Antibiotic treatment is often saved for more severe cases, as they can have drawbacks. When given directly to the fish, for example, in food or by injection, the medication may have a hard time reaching all the way to the tips of the fins due to the thinner tissue and vessels. When added directly to your tank, they can wipe out your biological filtration, which can cause spikes in the nitrogen cycle. Separate water bath treatments may be appropriate but should be done under an aquatic veterinarian’s guidance.

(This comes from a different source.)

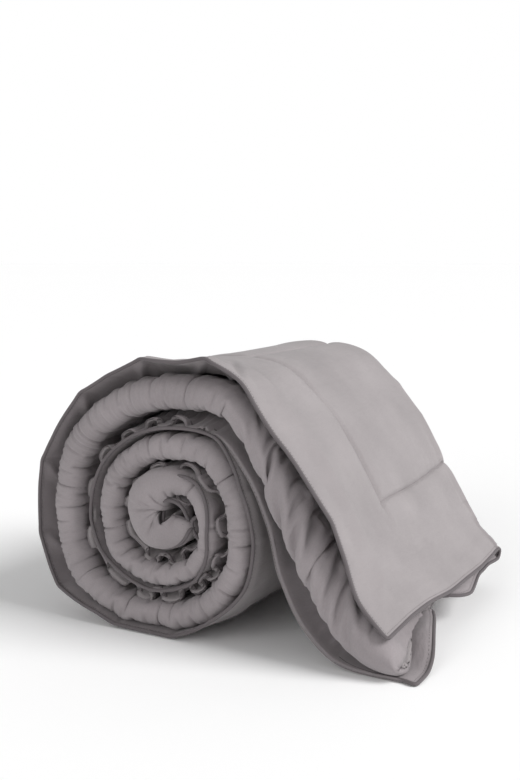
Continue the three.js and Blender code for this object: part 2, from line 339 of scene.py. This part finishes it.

Many antibiotic treatments are prescription only. One commonly used medication seen in pet stores is the antibiotic erythromycin, but most cases can be improved with a better environment alone. Your veterinarian may recommend other treatments in severe cases. Food fish have different regulations and restrictions on antibiotics. If this happens to in any way apply to you, consult a veterinarian before any treatment.
Fin Rot Prevention
Some of the best “treatments” is prevention. The same can be said of fin rot. Also, catching this disease process early on is more likely to yield better results. Below are some things to keep in mind to help prevent the rot.

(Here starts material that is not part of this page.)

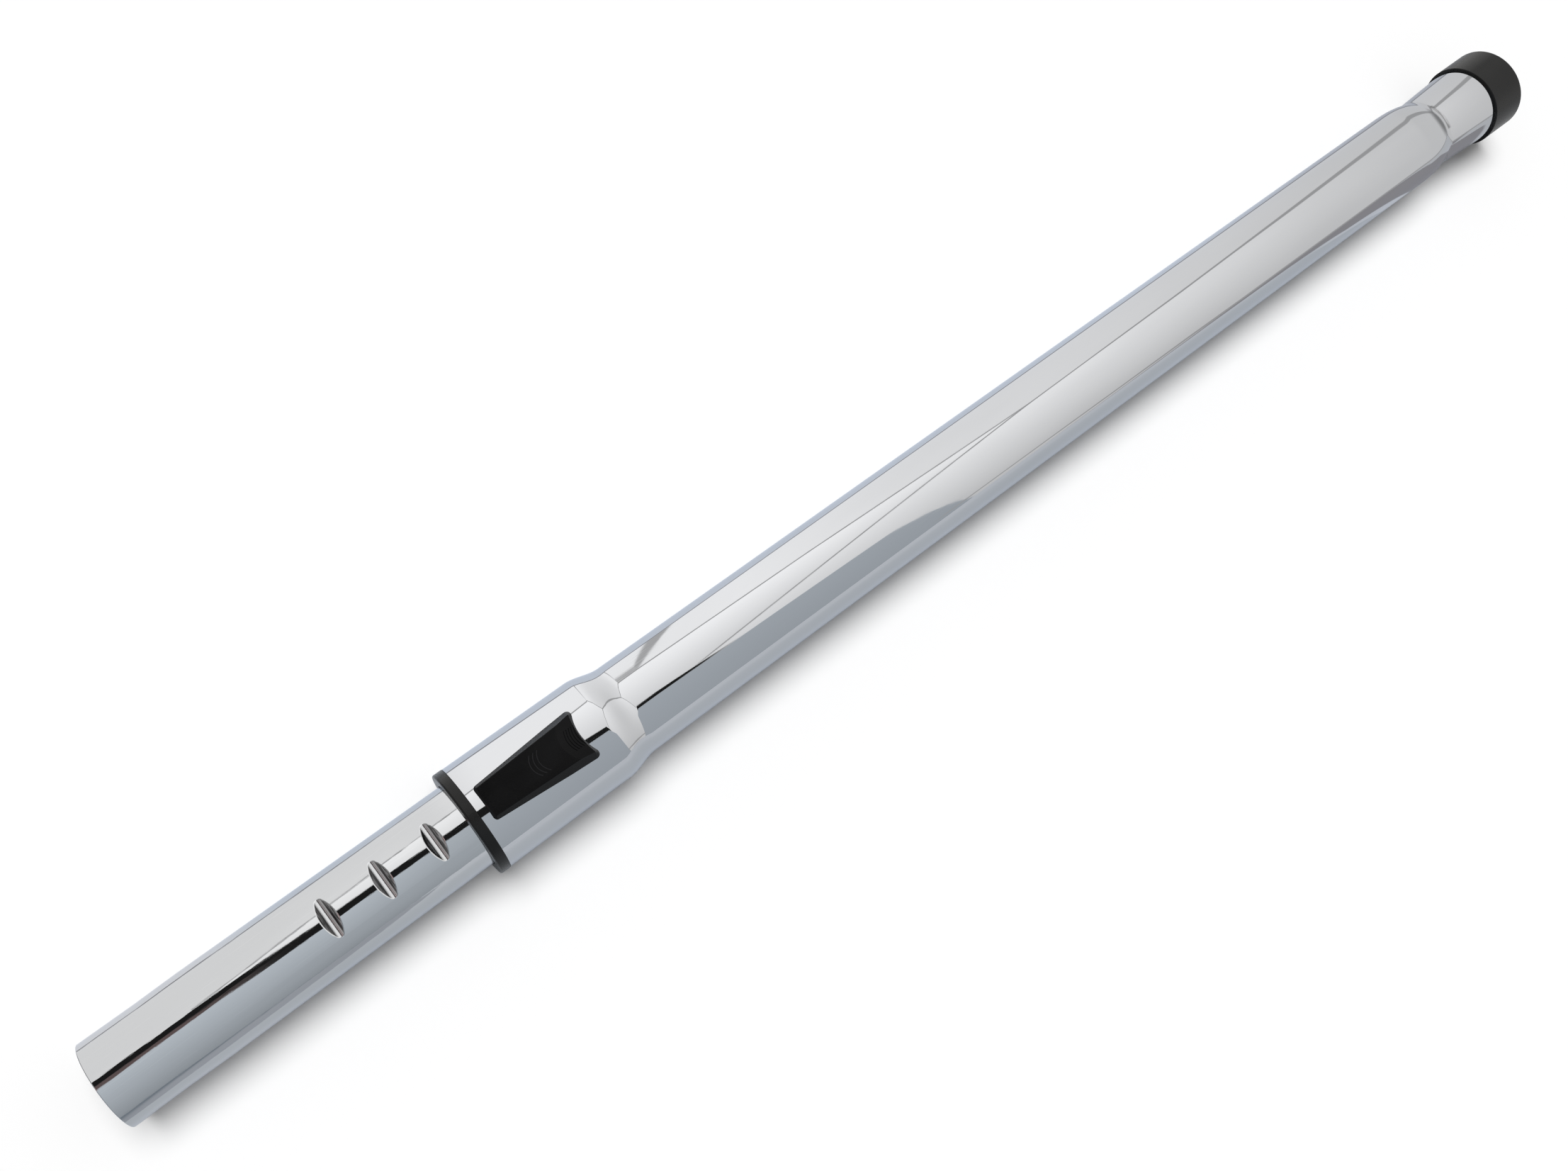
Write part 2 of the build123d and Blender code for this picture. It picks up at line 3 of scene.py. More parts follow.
import bmesh
import bpy
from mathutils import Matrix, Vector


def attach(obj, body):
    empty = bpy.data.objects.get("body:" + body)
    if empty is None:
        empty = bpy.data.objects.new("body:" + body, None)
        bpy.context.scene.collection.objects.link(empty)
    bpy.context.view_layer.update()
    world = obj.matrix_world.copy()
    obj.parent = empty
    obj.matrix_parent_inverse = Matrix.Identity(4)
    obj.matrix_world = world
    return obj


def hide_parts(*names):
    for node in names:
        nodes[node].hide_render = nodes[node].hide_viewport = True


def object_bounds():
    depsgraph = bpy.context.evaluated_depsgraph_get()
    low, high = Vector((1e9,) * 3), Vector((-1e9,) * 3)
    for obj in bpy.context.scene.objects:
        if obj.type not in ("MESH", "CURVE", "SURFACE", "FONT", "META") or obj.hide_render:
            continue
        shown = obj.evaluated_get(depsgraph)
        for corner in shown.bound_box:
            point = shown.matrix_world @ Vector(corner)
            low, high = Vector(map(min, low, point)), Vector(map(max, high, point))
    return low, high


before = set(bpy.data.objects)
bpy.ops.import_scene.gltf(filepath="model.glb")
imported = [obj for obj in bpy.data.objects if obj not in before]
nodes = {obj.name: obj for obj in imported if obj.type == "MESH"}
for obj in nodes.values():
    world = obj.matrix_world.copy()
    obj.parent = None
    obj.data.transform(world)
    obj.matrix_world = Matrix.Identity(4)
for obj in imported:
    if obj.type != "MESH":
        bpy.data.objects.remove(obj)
cad_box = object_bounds()


# Inner tube: cold-drawn steel with a row of pressed notches, nickel and chrome plated,
# then polished lengthwise. It slides in the outer tube and carries fine lengthwise rubbing marks.
def put(tree, kind, sockets=None, **settings):
    made = tree.nodes.new(kind)
    for name, value in settings.items():
        setattr(made, name, value)
    for name, value in (sockets or {}).items():
        if isinstance(value, bpy.types.NodeSocket):
            tree.links.new(value, made.inputs[name])
        else:
            made.inputs[name].default_value = value
    return made


def calc(tree, operation, *values):
    return put(tree, "ShaderNodeMath", dict(enumerate(values)), operation=operation).outputs[0]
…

- Proper quarantine for new additions before introduction to your system
- Good (and consistent) water quality
- Routine partial water changes for maintenance
- Avoid overcrowding
- Trim your aquatic plants as needed and avoid items that could snag your fish as they swim by
- Monitoring for aggression between individuals
- Avoid overfeeding and remove uneaten food when possible.
- Isolate sick individuals
Regular system maintenance and cleaning are critical for the health of your fish and often make it easier for them to recover once ill. Avoiding trauma when possible will significantly reduce the risk of infection.
How to tell if Fin Rot is Cured
Now that you’ve cleaned your tank verified your water quality, isolated your sick fish, and treated it…how do I know it’s resolved? If not severely damaged, the tissue often grows back but may be a different color than before. You may see your fish starting to eat better and be more active as it heals. Once resolved, there shouldn’t be any new lesions, and the tissue should have regrown (unless too severe). To be safe, monitor recovered individuals for some time before reintroducing them to the system to ensure no new lesions appear.
Betta Fish and Fin Rot
Betta fish often take longer rest periods than other species. They will need a smooth area for them to rest to help avoid injuries. Consider using betta fish-specific decor. They also have long ornate tails that are more prone to injury.
Guppies and Fin Rot
Guppies also have long ornamental tails. Known to have a more voracious appetite, these fish can produce more waste and quickly decrease water quality. Routine partial water changes and vigilant water quality are important.
Goldfish and Fin Rot
Many goldfish breeds have been bred for showy tails as well. When choosing a substrate for your tank, consider that goldfish are high waste producers and tend to dig and root around in the substrate. Pick a substrate that is unlikely to injure them or be a choking hazard. If you prefer a minimalist appearance, consider no substrate at all.
Angelfish and Fin Rot
Angelfish fins are long and spread out, therefore more likely to injure. They also thrive in warmer temperatures which is more conducive to bacterial growth. Colder water temperatures may compromise their immune system.